Ao longo de 18 horas, a 16 de junho, o “Molly Bloomsday" recriou os 18 capítulos da obra em diferentes lugares da região de Donegal, desde o forte histórico da Idade do Ferro An Grianán of Aileach, à praia de Lisfannon e ao cemitério da cidade, também conhecida por Derry.
O evento aproveitou o facto de Derry ser tradicionalmente associada ao movimento feminista devido às mulheres que trabalhavam na produção de camisas desde o século XIX para se centrar na personagem Molly Bloom, que domina o último capítulo do livro.
O “Bloomsday” é a celebração anual do dia 16 de junho de 1904, em que decorre todo o enredo do livro situado em Dublin, capital da República da Irlanda.
O peso histórico de Derry e o conflito entre republicanos católicos e unionistas protestantes na Irlanda do Norte estará presente no evento.
Foi em Derry que aconteceu o chamado “Domingo Sangrento” (‘Bloody Sunday’) de 30 de janeiro de 1972, quando 14 ativistas católicos, alguns menores, foram mortos por militares britânicos.
James Joyce estava a escrever "Ulisses" em 1921, quando foi legislada a partição da Irlanda, e o co-produtor do projeto, Seán Doran, acredita que o escritor acompanhou os debates políticos sobre a criação da Irlanda do Norte.
No último episódio, indicou, é possível perceber a simpatia pró-Sinn Féin, o principal partido a favor da união política da Irlanda, de Leopold Bloom (outra personagem da obra) e o caráter pró-britânico de Molly Bloom.
Por isso, nesse dia teve lugar uma parada com oito bandas militares inspirada pela afeição de Molly, que teve dois amantes militares, por este tipo de música.
"Joyce era muito analítico e atento a todos os pormenores, não creio que seja uma coincidência.
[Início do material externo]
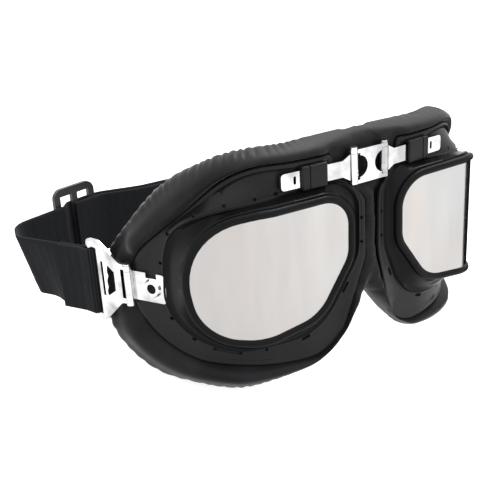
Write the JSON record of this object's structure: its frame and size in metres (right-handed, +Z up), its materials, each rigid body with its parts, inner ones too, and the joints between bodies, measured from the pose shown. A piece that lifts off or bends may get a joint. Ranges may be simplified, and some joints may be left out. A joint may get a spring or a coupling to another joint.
{
  "type": "motorcycle goggles",
  "caption": "Split-frame riding goggles with wrap-round mirror lenses, chromed folding bridge, leather face cushions and an elastic strap with a slider.",
  "frame": {"origin": "bottom centre of the whole set's box, on the surface that the cushions stand on", "axes": "+Z up, the lenses look towards -Y, +X is the wearer's left"},
  "size_m": [0.2266, 0.1528, 0.107],
  "materials": {
    "black_plastic": "moulded black, satin flange and glossy walls",
    "rim_black": "satin black",
    "mirror_lens": "silver mirror coat",
    "gasket_rubber": "matt",
    "black_leather": "soft grained, slightly polished",
    "chrome": "bright",
    "strap_webbing": "woven elastic"
  },
  "bodies": {
    "bridge": {"bridge_link": "chrome", "bridge_pin_left": "chrome", "bridge_pin_right": "chrome", "nose_gusset": "black_leather", "strap_outer_layer": "strap_webbing", "strap_inner_layer": "strap_webbing"},
    "arm_left": {"bridge_arm_left": "chrome"},
    "frame_left": {"eye_frame_left": "black_plastic", "lens_bezel_left": "rim_black", "lens_left": "mirror_lens", "lens_gasket_left": "gasket_rubber", "backing_ring_left": "rim_black", "face_cushion_left": "black_leather", "temple_bracket_left": "chrome", "bracket_rivet_left": "chrome"},
    "buckle_left": {"strap_buckle_left": "chrome", "temple_pin_left": "chrome", "strap_end_left": "strap_webbing"},
    "arm_right": {"bridge_arm_right": "chrome"},
    "frame_right": {"eye_frame_right": "black_plastic", "lens_bezel_right": "rim_black", "lens_right": "mirror_lens", "lens_gasket_right": "gasket_rubber", "backing_ring_right": "rim_black", "face_cushion_right": "black_leather", "temple_bracket_right": "chrome", "bracket_rivet_right": "chrome", "strap_run": "strap_webbing"},
    "buckle_right": {"strap_buckle_right": "chrome", "temple_pin_right": "chrome", "strap_end_right": "strap_webbing"},
    "slider": {"strap_slider": "rim_black"}
  },
  "joints": [
    {"name": "bridge_hinge_left", "type": "hinge", "parent": "bridge", "child": "arm_left", "pos_m": [0.0092, -0.07096, 0.0941], "axis": [0, 0, 1], "range_deg": [-8, 4], "deforming": ["nose_gusset", "strap_inner_layer", "strap_outer_layer"]},
    {"name": "width_slide_left", "type": "slide", "parent": "arm_left", "child": "frame_left", "axis": [0.9976, 0.0698, 0], "range_m": [-0.0008, 0.003], "deforming": ["nose_gusset", "strap_inner_layer", "strap_outer_layer"]},
    {"name": "temple_hinge_left", "type": "hinge", "parent": "frame_left", "child": "buckle_left", "pos_m": [0.08804, -0.01686, 0.0466], "axis": [0, 0, 1], "range_deg": [-35, 6], "deforming": ["strap_inner_layer", "strap_outer_layer"]},
    {"name": "bridge_hinge_right", "type": "hinge", "parent": "bridge", "child": "arm_right", "pos_m": [-0.007, -0.07096, 0.0941], "axis": [0, 0, -1], "range_deg": [-8, 4], "deforming": ["nose_gusset", "strap_run"]},
    {"name": "width_slide_right", "type": "slide", "parent": "arm_right", "child": "frame_right", "axis": [-0.9976, 0.0698, 0], "range_m": [-0.0008, 0.003], "deforming": ["nose_gusset", "strap_run"]},
    {"name": "temple_hinge_right", "type": "hinge", "parent": "frame_right", "child": "buckle_right", "pos_m": [-0.08583, -0.01686, 0.0466], "axis": [0, 0, -1], "range_deg": [-35, 6], "deforming": ["strap_run"]},
    {"name": "strap_adjust", "type": "slide", "parent": "frame_right", "child": "slider", "axis": [0.9613, 0.2756, 0], "range_m": [-0.008, 0.008], "deforming": ["strap_run", "strap_inner_layer", "strap_outer_layer"]}
  ]
}
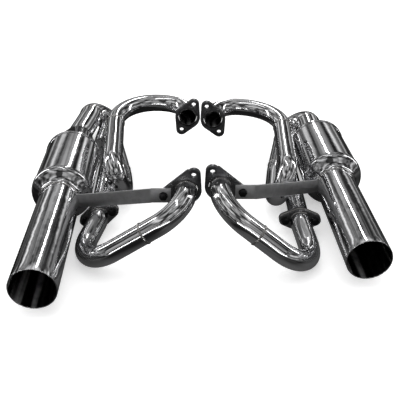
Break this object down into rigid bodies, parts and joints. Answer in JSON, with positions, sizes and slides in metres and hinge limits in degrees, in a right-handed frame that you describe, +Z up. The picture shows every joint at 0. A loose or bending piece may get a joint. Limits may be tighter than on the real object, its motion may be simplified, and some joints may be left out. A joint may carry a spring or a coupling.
{
  "type": "racing exhaust system",
  "caption": "Paired polished header banks, each with bent primaries, a merge collector, a round muffler, a plain open tail tip and a support strap.",
  "frame": {"origin": "centre of the bottom face of the bounding box, on the surface the two banks lie on", "axes": "+X from the left bank to the right bank, -Y toward the open tail tips, +Z up from the surface"},
  "size_m": [0.6538, 0.7352, 0.1678],
  "materials": {
    "polished_stainless": "mirror-polished stainless tube",
    "shell_stainless": "polished rolled sheet with faint lengthwise grain",
    "plated_flange": "dark satin plate",
    "plated_strap": "satin flat bar",
    "black_fastener": "black oxide hex fastener",
    "fibre_gasket": "pressed fibre gasket sheet",
    "core_steel": "punched steel tube",
    "glass_packing": "needled glass wool packing"
  },
  "bodies": {
    "left_bank": {"left_front_port_flange": "plated_flange", "left_front_arch_tube": "polished_stainless", "left_front_hook_tube": "polished_stainless", "left_front_return_tube": "polished_stainless", "left_rear_port_flange": "plated_flange", "left_rear_sweep_tube": "polished_stainless", "left_rear_hook_tube": "polished_stainless", "left_joint_flange_lower": "plated_flange", "left_joint_flange_upper": "plated_flange", "left_joint_gasket": "fibre_gasket", "left_joint_bolt_inner": "black_fastener", "left_joint_nut_inner": "black_fastener", "left_joint_bolt_outer": "black_fastener", "left_joint_nut_outer": "black_fastener", "left_rear_riser_tube": "polished_stainless", "left_merge_collector": "polished_stainless", "left_sensor_boss": "polished_stainless", "left_return_bend": "polished_stainless", "left_muffler_inlet_tube": "polished_stainless", "left_tail_tip": "polished_stainless", "left_front_end_cap": "polished_stainless", "left_muffler_shell": "shell_stainless", "left_rear_end_cap": "polished_stainless", "left_perforated_core": "core_steel", "left_packing_sleeve": "glass_packing", "left_inlet_cone": "polished_stainless", "left_strap_bracket": "plated_flange", "left_support_strap": "plated_strap", "left_strap_bolt": "black_fastener", "left_strap_nut": "black_fastener"},
    "right_bank": {"right_front_port_flange": "plated_flange", "right_front_arch_tube": "polished_stainless", "right_front_hook_tube": "polished_stainless", "right_front_return_tube": "polished_stainless", "right_rear_port_flange": "plated_flange", "right_rear_sweep_tube": "polished_stainless", "right_rear_hook_tube": "polished_stainless", "right_joint_flange_lower": "plated_flange", "right_joint_flange_upper": "plated_flange", "right_joint_gasket": "fibre_gasket", "right_joint_bolt_inner": "black_fastener", "right_joint_nut_inner": "black_fastener", "right_joint_bolt_outer": "black_fastener", "right_joint_nut_outer": "black_fastener", "right_rear_riser_tube": "polished_stainless", "right_merge_collector": "polished_stainless", "right_sensor_boss": "polished_stainless", "right_return_bend": "polished_stainless", "right_muffler_inlet_tube": "polished_stainless", "right_tail_tip": "polished_stainless", "right_front_end_cap": "polished_stainless", "right_muffler_shell": "shell_stainless", "right_rear_end_cap": "polished_stainless", "right_perforated_core": "core_steel", "right_packing_sleeve": "glass_packing", "right_inlet_cone": "polished_stainless", "right_strap_bracket": "plated_flange", "right_support_strap": "plated_strap", "right_strap_bolt": "black_fastener", "right_strap_nut": "black_fastener"}
  },
  "joints": [
    {"name": "bank_spacing", "type": "slide", "parent": "left_bank", "child": "right_bank", "axis": [1, 0, 0], "range_m": [0, 0.4]}
  ]
}
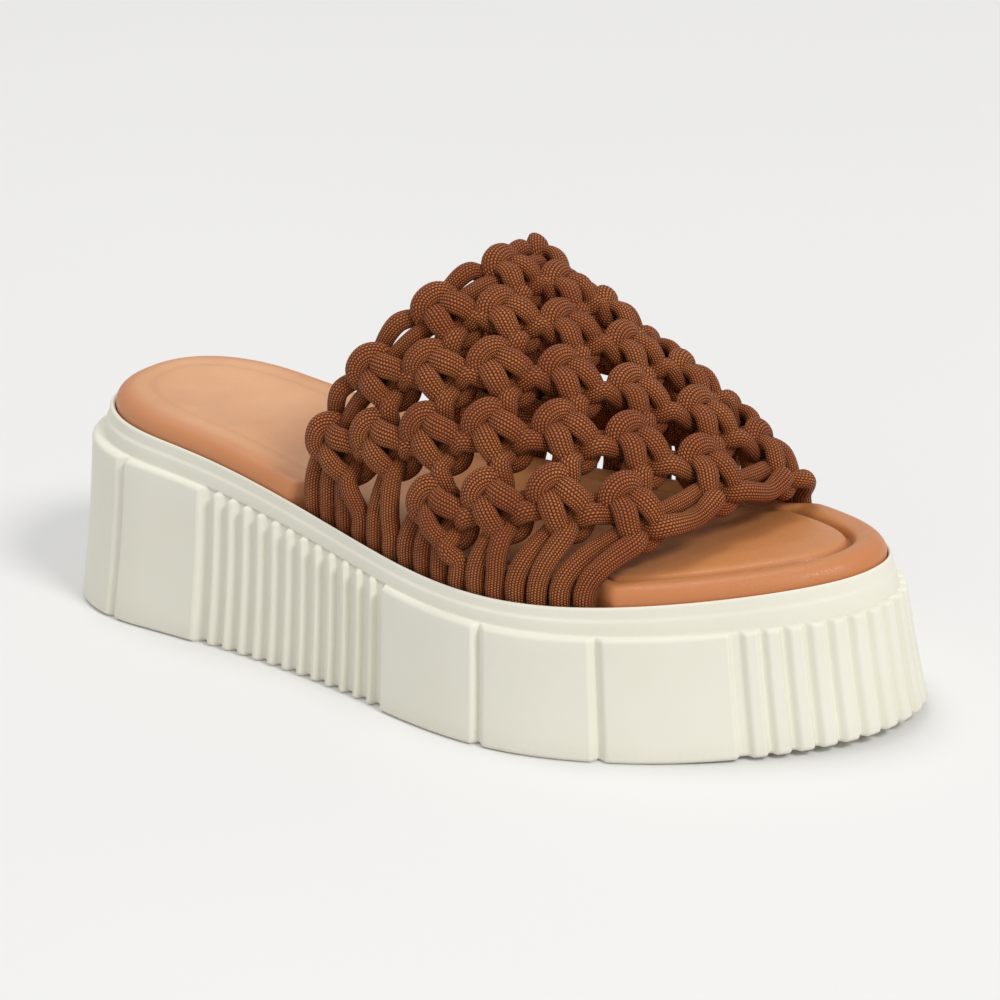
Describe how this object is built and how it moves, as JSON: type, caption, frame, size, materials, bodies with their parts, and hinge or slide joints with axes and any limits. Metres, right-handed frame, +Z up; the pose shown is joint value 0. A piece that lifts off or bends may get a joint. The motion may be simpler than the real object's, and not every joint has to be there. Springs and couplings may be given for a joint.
{
  "type": "platform sandal",
  "caption": "Slip-on platform sandal with a thick ribbed moulded sole, a padded leather footbed and a wide open band of knotted round cord.",
  "frame": {"origin": "centre of the bounding box's underside, on the floor plane that the sole stands on", "axes": "+X along the shoe towards the toe, +Y towards the inner side of this right shoe, +Z up"},
  "size_m": [0.273, 0.1204, 0.1127],
  "materials": {
    "sole": "matte cream moulded foam rubber",
    "footbed": "smooth tan leather over foam",
    "upper": "brown braided round cord"
  },
  "bodies": {
    "root": {"sole": "sole", "footbed": "footbed", "upper": "upper"}
  },
  "joints": []
}
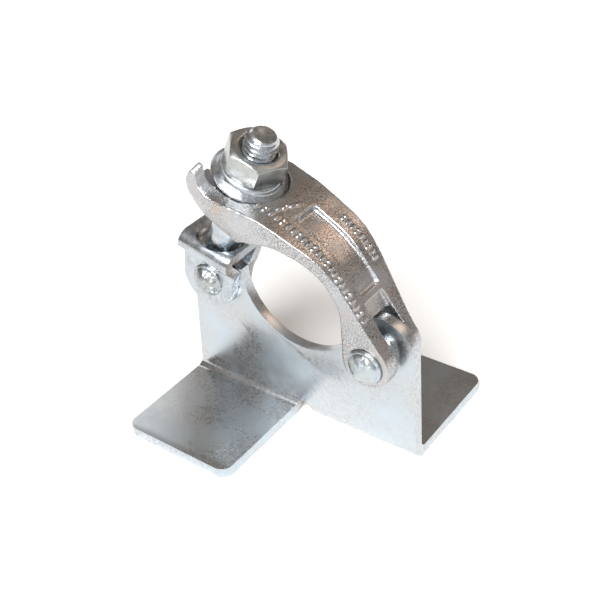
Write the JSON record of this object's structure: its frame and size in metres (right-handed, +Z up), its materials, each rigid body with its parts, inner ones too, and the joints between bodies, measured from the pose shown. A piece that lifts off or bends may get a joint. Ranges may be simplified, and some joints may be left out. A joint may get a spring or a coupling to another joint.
{
  "type": "roof bracket",
  "caption": "Half coupler on a bent steel plate bracket: hinged flap, swing bolt and nut clamp a scaffold tube over two opposed feet.",
  "frame": {"origin": "on the clamped tube's axis, at the bracket plate's mid-plane; the feet stand on the plane z = -57 mm", "axes": "+Y along the clamped tube, towards the rear foot; +X along the plate, from the swing bolt's rivet to the flap's hinge; +Z up, away from the feet"},
  "size_m": [0.0982, 0.0907, 0.1139],
  "materials": {
    "zinc_plate": "bright blue-white zinc plating on rolled steel",
    "forged_zinc": "zinc plating over a pitted forged skin",
    "zinc_rivet": "zinc plating, hammered heads",
    "zinc_strip": "bright zinc plating on bent strip",
    "zinc_bolt": "bright zinc plating, rolled thread",
    "zinc_washer": "satin zinc plating",
    "zinc_nut": "satin zinc plating, machined faces"
  },
  "bodies": {
    "root": {"bracket_plate": "zinc_plate", "flap_pin": "zinc_rivet", "strap_rivet": "zinc_rivet"},
    "flap": {"clamp_flap": "forged_zinc"},
    "bolt": {"bolt_strap": "zinc_strip", "swing_bolt": "zinc_bolt"},
    "washer": {"washer": "zinc_washer"},
    "nut": {"hex_nut": "zinc_nut"}
  },
  "joints": [
    {"name": "bolt_swing", "type": "hinge", "parent": "root", "child": "bolt", "pos_m": [-0.038, 0, -0.0065], "axis": [0, 1, 0], "range_deg": [-95, 0]},
    {"name": "nut_lift", "type": "slide", "parent": "bolt", "child": "washer", "axis": [0.4695, 0, 0.8829], "range_m": [0, 0.139]},
    {"name": "nut_spin", "type": "hinge", "parent": "washer", "child": "nut", "pos_m": [-0.01409, 0, 0.04421], "axis": [0.4695, 0, 0.8829], "continuous": true},
    {"name": "flap_hinge", "type": "hinge", "parent": "root", "child": "flap", "pos_m": [0.0335, 0, -0.0125], "axis": [0, 1, 0], "range_deg": [0, 100]}
  ],
  "couplings": [
    {"joint": "flap_hinge", "follows": "nut_lift", "rad_per_m": 12.5}
  ]
}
Mas eu nunca tinha percebido antes de fazer este projeto e a maioria das pessoas não dá muita importância", afirmou Seán Doran à agência Lusa.
O "Molly Bloomsday" é a última etapa do projeto "Odisseia Europeia Ulisses", que celebrou a reconhecida obra do escritor irlandês James Joyce em 18 cidades europeias entre 2022 e 2024.
O objetivo da produtora Arts Over Borders foi marcar o centenário da publicação de "Ulisses" em 1922, promovendo a sua "dimensão europeia".
"Não é muito apregoado que ele escreveu-o a partir da Europa", enfatizou Doran, referindo-se ao facto de Joyce ter vivido em Zurique, Trieste e Paris enquanto escreveu aquele romance.
O projeto foi dividido em 18 partes, o número de capítulos de "Ulisses", cada uma numa cidade europeia: Atenas, Budapeste, Trieste, Marselha, Vilnius, Paris, Berlim, Lugo, Copenhaga, Istambul, Cluj, Zurique, Leeuwarden, Eleusis, Oulu, Lisboa, Dublin e Londonderry.
Em cada local, parceiros locais recriaram um capítulo enquanto exploraram temas europeus, como a cidadania e a democracia, migrações, a identidade sexual, o ambiente ou a saúde mental.
A peça "Blooming", dirigida por Marco Martins, que esteve no teatro São Luiz, em Lisboa, baseou-se no 16.º capítulo da obra de James Joyce.
Doran vincou que este projeto multidisciplinar transeuropeu que se prolongou por dois anos só foi possível graças ao financiamento da União Europeia (UE).
O projeto recebeu 1,72 milhões de euros, cerca de 60% do total, do programa Creative Europe da Comissão Europeia, que gere um orçamento de 2,44 mil milhões de euros para o período de 2021-2027.
"O que fazemos é muito complexo e difícil de gerir, mas tivemos um envolvimento intelectual muito mais natural e fluido, muito mais natural do que o que temos normalmente na Irlanda e no Reino Unido", referiu Doran.
A última etapa do projeto acabou por crescer e resultar na criação do YES Festival, um evento internacional que envolveu 16 países europeus e que englobou debates, teatro, dança, artes plásticas, cinema, fotografia, circo e música ao longo de quatro dias em Londonderry.
Tanto Doran como o colaborador Liam Brown são originários de Derry, o que os levou a escolher esta cidade para terminar o percurso "devido a uma coincidência feliz".
"No último capítulo de Ulisses aparece a palavra "sim" (yes) 92 vezes", incluindo no início e no fim, salientou Doran, frisando que na cidade "as pessoas dizem 'sim' uns aos outros em vez de 'olá', o que não acontece em mais lado nenhum da Irlanda".